In another case, the Milan Financial Police (Guardia di Finanza) conducted investigations into a transnational criminal conspiracy linked to a single Franco-Israeli leader, committed tax fraud (the alleged amount of fraud is approximately €650 million) through the illicit online trade of carbon trading certificates. Investigators charged the suspects with issuing and using subjectively and objectively nonexistent invoices amounting to €3.5 billion. As stated in the preliminary investigations judge’s order, the investigations focused on the online trading of CO2 emission certificates , characterized by the presence of trading platforms in all member states. Traders can access these platforms simply by registering in special registries and providing a correspondent account to record purchases and sales. Essentially, any economic entity registered with a Chamber of Commerce and with a digital account registered with the various carbon credit registries is able to operate on European CO2 credit trading platforms, even for large volumes of allowances and funds.

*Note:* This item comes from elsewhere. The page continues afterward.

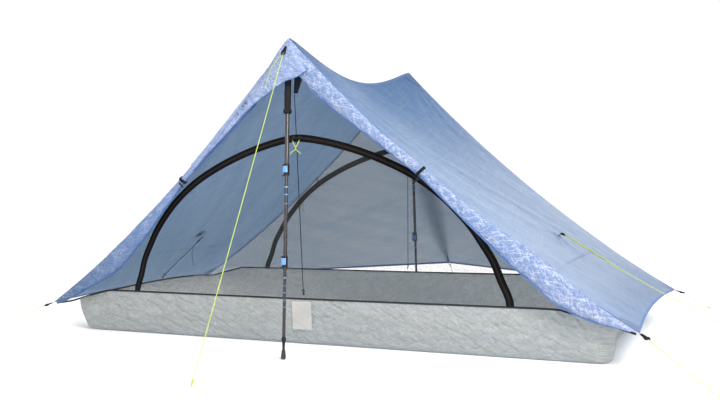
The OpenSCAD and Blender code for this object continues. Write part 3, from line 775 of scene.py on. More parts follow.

It is therefore clear how incomplete EU legislation and an ineffective control system have encouraged the emergence of tax fraud in the carbon trading sector , making the carbon credit market particularly vulnerable to the appetites of organised crime which, through shell companies with minimal capital and managed by foreign entities, are able to buy and sell carbon quotas without any particular requirements throughout the EU , moving significant financial flows and laundering huge amounts of capital of dubious or illicit origin.